By now their raised voices had carried their fight to half the people in the town square, and Tila’s final words rang throughout the high-ceilinged chamber. For one interminably long moment Tila and Theo glared at each other in a noiseless bubble, until somewhere a foot scraped on the floor, someone coughed, and the background noise of a dozen conversations began to wash over the sudden and uncomfortable silence.
Theo composed himself while Tila stood defiant before him, her fists clenched and muscles tense. He spoke again, calmly now, and more gentle. “Tila, believe me, I understand how you feel about this. Nobody is trying to impose limits on your freedom, but you must understand that these selfish actions put us all in danger, and no good can come of them.”
Tila replied also in a lowered voice, but where Theo sounded gentle, Tila sounded bitter and betrayed. “I wasn’t thinking of me,” she said. Then she shoved her bag into Ellie’s hands and marched away.

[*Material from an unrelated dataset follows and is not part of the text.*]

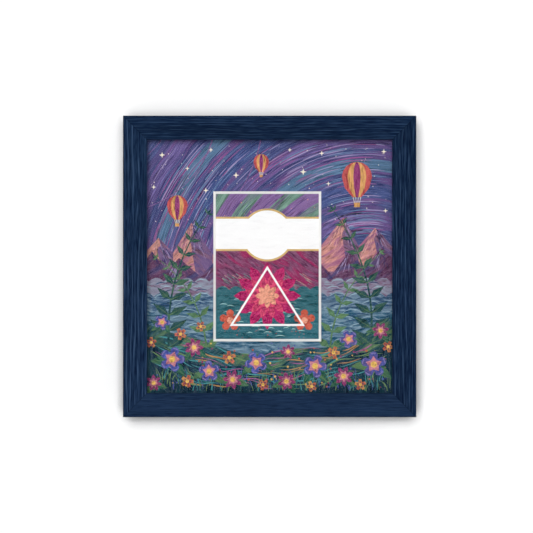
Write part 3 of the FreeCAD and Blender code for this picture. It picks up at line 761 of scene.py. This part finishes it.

Ellie looked down at the bag with sadness. It had fallen open again under Tila’s rough handling. Ellie closed it and offered it to Theo, who was looking at the floor and sighing angrily.
“This is for you, Theo,” she said.
“What is this? A birthday present, from you?” His face softened a little.
“From Tila,” said Ellie. “She hoped you would like it.”
Intrigued by the gift and yet half-reluctant to discover what Tila might have gotten him, Theo opened the package and pulled out the brass nameplate of the ship which had delivered him, his wife and his son to the Juggernaut.
“What is it?” Theo asked.
“Gratitude,” said Ellie, sadly. “And selflessness.”